Monday, March 9, 2015

Whistle blowers, nude and clothed

A few weeks ago we had an interesting juxtaposition of artistic views about whistle blowers and the public's right to know. We saw Laura Poitras' Academy-award wuinning documentary Citizen4 at the West Newton Cinema, followed by the New Rep's production of Muckrakers. Laura Poitras clearly distrusts the US government and everything it does. Her portrait of Edward Snow allows him to express his viewpoint with no counter, and she regards him as a hero. There is no appreciation of the irony in his stated "I knew what I was doing and was prepared to take the consequences" and his hasty flight from Singapore to escape American justice, and his asylum in Putin's "democratic" Russia. The cinema verité style gets a bit boring, but the subject matter is fascinating, albeit one-sided. Muckrakers is anything but boring. Esme Allen plays Mira, a New York activist who believes there should be no secrets, who is hosting Lewis Wheeler playing Stephen, a British "muckraker" who has published secret US files about the Iraq war.

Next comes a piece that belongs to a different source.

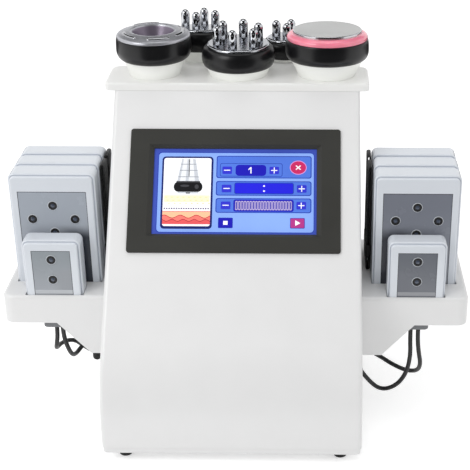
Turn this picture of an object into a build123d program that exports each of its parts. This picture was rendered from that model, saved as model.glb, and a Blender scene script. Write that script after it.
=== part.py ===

The fast-paced play (75 minutes with no intermission) has the two of them discussing how Stephen came by the files - and there is a more nuanced viuew of Stephen than Poitras gave us of Snow -Did Stephen mislead the lonely homosexual army clerk to get him to pass on the files? Stephen, too, is not a hero, but his protection is not flight. Instead, he uses a host of encrypted unreleased files that he threatens to have released should he be arrested. A scene in which Ms Allen is fully nude on stage adds shock value but does not really add much to the plot or character development. The ending does have a major twist which I will not reveal if you have not seen the play.